Problem statement -> Of the material below, the lines to be retyped are those from the line containing "body = fitting_body()" through the line containing "for node in", inclusive; reproduce them exactly.

Data section ->

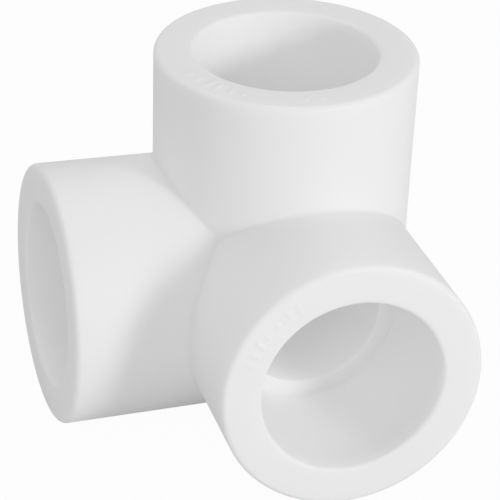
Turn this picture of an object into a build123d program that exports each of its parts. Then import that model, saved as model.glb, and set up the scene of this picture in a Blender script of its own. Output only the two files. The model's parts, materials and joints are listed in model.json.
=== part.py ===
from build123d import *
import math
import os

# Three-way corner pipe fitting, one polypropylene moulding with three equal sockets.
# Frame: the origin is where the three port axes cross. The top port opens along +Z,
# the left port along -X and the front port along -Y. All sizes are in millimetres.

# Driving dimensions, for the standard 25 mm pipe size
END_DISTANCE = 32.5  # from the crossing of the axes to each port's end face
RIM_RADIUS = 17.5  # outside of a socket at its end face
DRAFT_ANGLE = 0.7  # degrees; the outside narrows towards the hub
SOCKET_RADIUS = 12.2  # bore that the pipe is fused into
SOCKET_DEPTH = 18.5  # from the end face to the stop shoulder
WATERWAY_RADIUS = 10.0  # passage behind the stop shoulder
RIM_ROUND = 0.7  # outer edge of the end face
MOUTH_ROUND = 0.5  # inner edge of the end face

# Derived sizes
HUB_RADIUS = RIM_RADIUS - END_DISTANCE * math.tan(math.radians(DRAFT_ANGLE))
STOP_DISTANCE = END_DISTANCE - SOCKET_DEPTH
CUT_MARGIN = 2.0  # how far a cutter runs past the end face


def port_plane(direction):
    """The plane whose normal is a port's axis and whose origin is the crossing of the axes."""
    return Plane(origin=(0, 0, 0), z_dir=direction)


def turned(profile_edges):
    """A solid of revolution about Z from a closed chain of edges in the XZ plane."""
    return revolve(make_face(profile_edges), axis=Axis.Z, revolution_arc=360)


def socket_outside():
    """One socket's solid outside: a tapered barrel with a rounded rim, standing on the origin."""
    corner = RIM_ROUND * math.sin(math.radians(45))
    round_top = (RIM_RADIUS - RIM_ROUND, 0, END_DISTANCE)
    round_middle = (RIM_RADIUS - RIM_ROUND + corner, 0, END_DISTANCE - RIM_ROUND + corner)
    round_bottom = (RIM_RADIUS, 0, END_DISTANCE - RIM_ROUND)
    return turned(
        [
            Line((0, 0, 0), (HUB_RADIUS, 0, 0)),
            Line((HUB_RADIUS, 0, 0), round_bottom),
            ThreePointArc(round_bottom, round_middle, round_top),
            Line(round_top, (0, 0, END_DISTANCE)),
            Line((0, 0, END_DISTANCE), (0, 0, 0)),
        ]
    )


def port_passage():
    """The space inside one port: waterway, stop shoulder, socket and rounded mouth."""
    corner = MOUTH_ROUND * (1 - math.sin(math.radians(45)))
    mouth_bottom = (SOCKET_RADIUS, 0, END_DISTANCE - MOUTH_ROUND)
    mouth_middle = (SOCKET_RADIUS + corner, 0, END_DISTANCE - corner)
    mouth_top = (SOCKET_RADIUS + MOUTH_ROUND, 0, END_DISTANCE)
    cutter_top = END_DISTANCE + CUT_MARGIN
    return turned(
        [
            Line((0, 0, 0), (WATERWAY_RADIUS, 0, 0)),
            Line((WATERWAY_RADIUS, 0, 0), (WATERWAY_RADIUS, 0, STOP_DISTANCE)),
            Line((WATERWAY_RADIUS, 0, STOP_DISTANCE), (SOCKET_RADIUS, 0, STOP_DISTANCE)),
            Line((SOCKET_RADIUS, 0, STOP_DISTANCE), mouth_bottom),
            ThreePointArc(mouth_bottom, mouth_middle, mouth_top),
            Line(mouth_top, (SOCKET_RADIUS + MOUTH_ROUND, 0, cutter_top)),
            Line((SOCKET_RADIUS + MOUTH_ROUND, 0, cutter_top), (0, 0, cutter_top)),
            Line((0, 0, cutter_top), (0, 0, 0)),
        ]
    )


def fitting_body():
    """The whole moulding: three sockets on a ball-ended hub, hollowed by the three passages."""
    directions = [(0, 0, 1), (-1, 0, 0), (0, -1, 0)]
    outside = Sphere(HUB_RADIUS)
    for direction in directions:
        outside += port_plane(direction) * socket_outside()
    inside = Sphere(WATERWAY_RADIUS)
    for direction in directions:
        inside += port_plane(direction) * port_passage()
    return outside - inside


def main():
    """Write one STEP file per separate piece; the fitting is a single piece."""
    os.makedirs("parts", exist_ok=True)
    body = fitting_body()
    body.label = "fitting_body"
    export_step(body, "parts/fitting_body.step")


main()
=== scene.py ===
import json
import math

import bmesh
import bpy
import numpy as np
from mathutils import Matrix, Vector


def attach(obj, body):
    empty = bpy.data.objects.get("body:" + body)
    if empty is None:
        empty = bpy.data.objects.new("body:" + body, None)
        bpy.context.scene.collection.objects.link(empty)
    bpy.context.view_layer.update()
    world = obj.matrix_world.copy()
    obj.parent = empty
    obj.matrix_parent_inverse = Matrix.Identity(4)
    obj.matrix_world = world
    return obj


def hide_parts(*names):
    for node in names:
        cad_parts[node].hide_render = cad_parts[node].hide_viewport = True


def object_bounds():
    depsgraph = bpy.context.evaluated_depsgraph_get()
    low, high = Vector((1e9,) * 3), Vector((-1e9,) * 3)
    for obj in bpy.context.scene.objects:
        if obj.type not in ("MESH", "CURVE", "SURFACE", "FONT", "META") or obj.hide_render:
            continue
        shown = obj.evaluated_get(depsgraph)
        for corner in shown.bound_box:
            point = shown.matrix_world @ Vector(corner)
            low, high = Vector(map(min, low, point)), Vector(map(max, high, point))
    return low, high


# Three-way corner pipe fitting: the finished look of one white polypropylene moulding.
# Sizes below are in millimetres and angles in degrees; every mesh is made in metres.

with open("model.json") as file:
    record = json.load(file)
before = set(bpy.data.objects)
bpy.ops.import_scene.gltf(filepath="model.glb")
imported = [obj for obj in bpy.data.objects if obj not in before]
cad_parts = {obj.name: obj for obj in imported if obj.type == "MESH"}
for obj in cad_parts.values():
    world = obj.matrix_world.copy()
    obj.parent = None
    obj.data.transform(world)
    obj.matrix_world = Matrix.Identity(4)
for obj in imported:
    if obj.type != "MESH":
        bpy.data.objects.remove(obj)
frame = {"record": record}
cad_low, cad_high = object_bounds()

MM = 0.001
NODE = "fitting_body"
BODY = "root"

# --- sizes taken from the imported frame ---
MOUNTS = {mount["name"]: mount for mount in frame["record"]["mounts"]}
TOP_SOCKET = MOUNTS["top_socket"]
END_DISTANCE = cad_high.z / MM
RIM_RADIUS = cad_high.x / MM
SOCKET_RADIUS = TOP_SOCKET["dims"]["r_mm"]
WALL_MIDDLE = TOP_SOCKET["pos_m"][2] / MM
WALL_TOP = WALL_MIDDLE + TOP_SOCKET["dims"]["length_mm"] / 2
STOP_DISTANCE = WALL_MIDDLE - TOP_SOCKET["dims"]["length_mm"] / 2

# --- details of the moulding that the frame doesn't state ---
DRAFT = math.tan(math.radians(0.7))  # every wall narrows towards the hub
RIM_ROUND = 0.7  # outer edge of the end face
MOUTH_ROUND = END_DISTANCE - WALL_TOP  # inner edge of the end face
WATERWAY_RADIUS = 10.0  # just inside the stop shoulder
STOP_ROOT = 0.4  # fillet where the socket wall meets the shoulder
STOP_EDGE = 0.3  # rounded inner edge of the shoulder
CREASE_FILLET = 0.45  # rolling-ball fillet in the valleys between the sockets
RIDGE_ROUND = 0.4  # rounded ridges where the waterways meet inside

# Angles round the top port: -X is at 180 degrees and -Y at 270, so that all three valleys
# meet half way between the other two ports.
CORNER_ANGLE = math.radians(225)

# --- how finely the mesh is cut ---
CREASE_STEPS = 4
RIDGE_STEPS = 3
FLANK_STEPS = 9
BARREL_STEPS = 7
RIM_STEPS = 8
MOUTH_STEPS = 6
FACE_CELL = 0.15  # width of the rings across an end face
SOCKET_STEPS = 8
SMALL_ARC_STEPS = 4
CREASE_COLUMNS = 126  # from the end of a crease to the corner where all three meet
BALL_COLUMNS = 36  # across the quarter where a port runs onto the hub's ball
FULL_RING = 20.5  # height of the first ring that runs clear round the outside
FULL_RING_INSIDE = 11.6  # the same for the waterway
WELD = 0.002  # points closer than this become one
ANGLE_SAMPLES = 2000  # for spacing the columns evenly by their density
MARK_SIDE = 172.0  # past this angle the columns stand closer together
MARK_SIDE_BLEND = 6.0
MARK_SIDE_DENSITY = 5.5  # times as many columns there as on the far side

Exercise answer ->
    body = fitting_body()
    body.label = "fitting_body"
    export_step(body, "parts/fitting_body.step")


main()
=== scene.py ===
import json
import math

import bmesh
import bpy
import numpy as np
from mathutils import Matrix, Vector


def attach(obj, body):
    empty = bpy.data.objects.get("body:" + body)
    if empty is None:
        empty = bpy.data.objects.new("body:" + body, None)
        bpy.context.scene.collection.objects.link(empty)
    bpy.context.view_layer.update()
    world = obj.matrix_world.copy()
    obj.parent = empty
    obj.matrix_parent_inverse = Matrix.Identity(4)
    obj.matrix_world = world
    return obj


def hide_parts(*names):
    for node in names:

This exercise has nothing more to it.